LE “RAPSODIE DAL CIELO” DI GABRIELLA COLLETTI recensione di MAURIZIO NOCERA

Un giorno di questa estate infuocata 2025, mi giungono dal cielo le Rapsodie di Gabriella Colletti. In verità il cielo sta per la buca delle lettere della porta di casa, dove un caro amico si è premurato di recapitarmele.
Apro il libro (Piero Manni Editore, collana “Occasioni”, San Cesario 2025, pp. 80), e, ancor prima del frontespizio, leggo una prima dedica («Alla memoria/ dei miei genitori/ e del loro giardino»). Mi soffermo, perché ho sempre apprezzato le dediche. In particolare questa si rivolge ad una parte del cuore, dove risiedono sentimenti molto riservati, che fanno parte di quel profondo inconscio dove l’anima a volte si dispera altre volte gode di gioia infinita.
È la parola “giardino” che mi fa riflettere. E penso che la poeta Colletti ha avuto un rapporto speciale con questa parte della casa dei suoi genitori: il giardino è l’Eden biblico, è il verde incantato della memoria archetipale, è il luogo dove spesso ognuno di noi cerca il rifugio dove andare a nascondersi alla vista dei curiosi.
C’è poi una Prefazione, firmata dal letterato Vincenzo Guarracino (io e lui firmiamo i nostri articoli sulla rivista romana «Fermenti») che, come sempre, riesce ad azzeccare il senso profondo di un testo poetico. Scrive: «È popolato di presenze e figure, frutto di stupori e tenerezze che provengono da lontano affondando le loro radici in un humus letterario e umano nutrito di sogni e di vita, vibrante di poesia, musica e colore, in una trama di sfide intellettuali e di enigmi di intrigante suggestione, il mondo fantastico di Gabriella Colletti» (p. 5).

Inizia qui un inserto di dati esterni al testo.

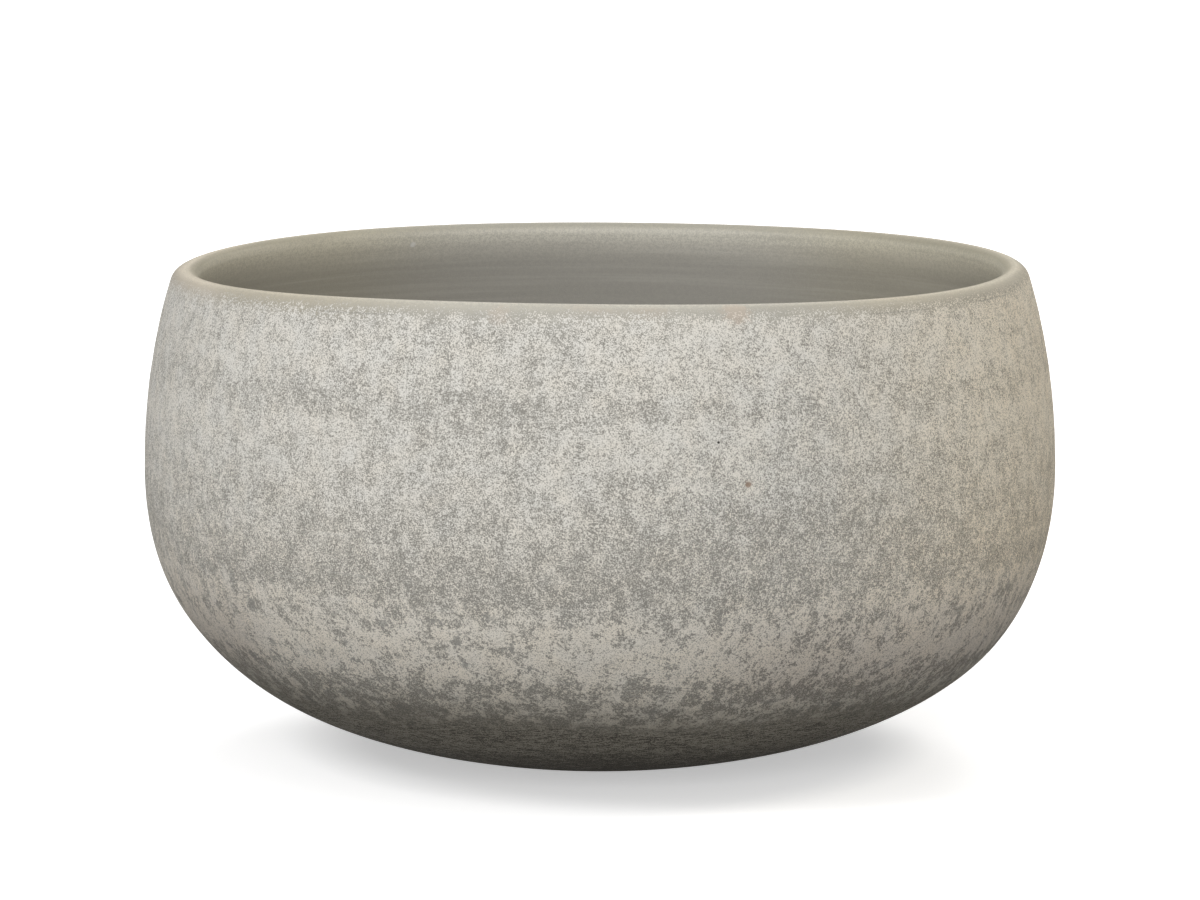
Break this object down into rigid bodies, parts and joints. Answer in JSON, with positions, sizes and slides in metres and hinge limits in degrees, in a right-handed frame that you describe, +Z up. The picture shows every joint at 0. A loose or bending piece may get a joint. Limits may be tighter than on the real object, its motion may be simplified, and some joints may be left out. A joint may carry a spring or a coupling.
{
  "type": "bowl planter",
  "caption": "Wide round bowl planter with a leaning-in shoulder, rounded rim and low turned foot, with a pull-out rubber stopper in its drain hole and small floor pads.",
  "frame": {"origin": "on the floor, under the middle of the bowl", "axes": "+Z up along the bowl's axis of revolution; -Y faces the viewer; +X to the viewer's right"},
  "size_m": [0.4, 0.4, 0.2175],
  "materials": {
    "sponged_coat": "matt concrete-look coat, sponged in pale warm grey over mid grey, smooth taupe on the rim and inside",
    "stopper_rubber": "matt moulded rubber",
    "pad_rubber": "matt foam rubber"
  },
  "bodies": {
    "planter": {"bowl": "sponged_coat", "pad_front_right": "pad_rubber", "pad_back_right": "pad_rubber", "pad_back_left": "pad_rubber", "pad_front_left": "pad_rubber"},
    "stopper": {"drain_plug": "stopper_rubber"}
  },
  "joints": [
    {"name": "stopper_lift", "type": "slide", "parent": "planter", "child": "stopper", "axis": [0, 0, 1], "range_m": [0, 0.23]}
  ]
}
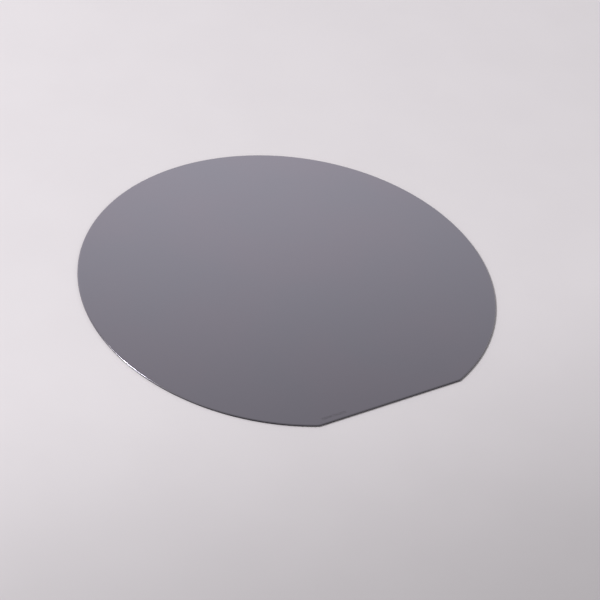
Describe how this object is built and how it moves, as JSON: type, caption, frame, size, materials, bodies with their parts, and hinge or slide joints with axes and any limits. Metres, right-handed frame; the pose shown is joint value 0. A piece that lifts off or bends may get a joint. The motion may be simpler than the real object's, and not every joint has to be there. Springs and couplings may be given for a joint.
{
  "type": "silicon wafer",
  "caption": "Thin round silicon wafer with a mirror-polished face, an etched back, a ground round edge and one flat cut on its rim.",
  "frame": {"origin": "centre of the disc, on the back face that it lies on", "axes": "+Z out of the polished face, -Y out of the primary flat, +X along the flat"},
  "size_m": [0.15, 0.1444, 0.0007],
  "materials": {
    "silicon": "polished"
  },
  "bodies": {
    "root": {"wafer": "silicon"}
  },
  "joints": []
}
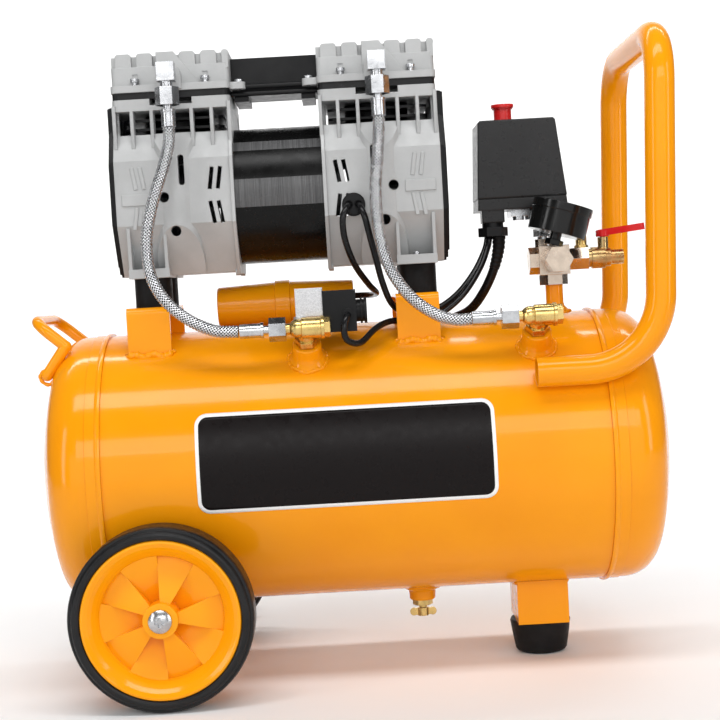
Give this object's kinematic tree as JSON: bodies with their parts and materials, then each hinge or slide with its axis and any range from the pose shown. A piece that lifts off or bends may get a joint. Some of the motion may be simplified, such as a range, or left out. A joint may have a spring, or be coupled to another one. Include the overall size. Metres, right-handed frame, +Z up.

A p. 7 trovo due eserghi bellissimi. Il primo: «Le caratteristiche di un uccello solitario sono cinque./ La prima, che vola verso il punto più alto;/ la seconda, che non sopporta compagni, neppure simili a lui;/ la terza, che mira con il becco ai cieli;/ la quarta, che non ha un colore definito;/ la quinta, che canta molto dolcemente. San Juan de la Cruz, Dichos de Luz y Amor».
Versi stupendi che fanno rima con l’autore che, come sappiamo, fu un grande mistico cristiano del Cinquecento.
Il secondo esergo è: «Con le mie poesie?… morirei di fame:/ non servono a nessuno perché sono scritte dal cielo. Marina Cvetaeva».
Un distico imperativo quello della poeta, che lascia di stucco chiunque lo legga. Marina è la grande poeta e scrittrice russa, purtroppo morta prematuramente. Per lei la poesia era il pane quotidiano spezzato con grande parsimonia.
A p. 9, si apre il sipario delle liriche della Colletti, molte di esse hanno delle dediche oppure degli eserghi di autori famosi e di altri meno famosi. Ne scelgo e ne riporto solo una, che mi ha aperto il cuore e la mente. Data la mia età ormai difficilmente cuore e mente s’intrecciano, e tuttavia questa poesia di Gabriella mi ha permesso questo dono per la mia anima.
«Gratitudine// A mio padre// Ti verrò a cercare/ Perché mi manchi/ E il mare sarà un prato di stelle./ Tu mi guarderai/ Come chi sott’acqua/ Scenda, e sarà scia di cometa.// So che mi riconoscerai e questo/ Mi basta, sarò la Zingara/ Addormentata/ E tu il fedele leone./ Nessuno ti potrà sostituire.// Ti verrò a cercare/ Per ringraziarti./ Te lo dirò con il fiore che nasce/ Dal fango: candido loto/ Che scivola sulla corrente» (p. 48).
Infine, torno all’incipit di queste poche righe: prima del frontespizio c’è anche una seconda dedica, rivolta al sottoscritto, che ringrazia sentitamente.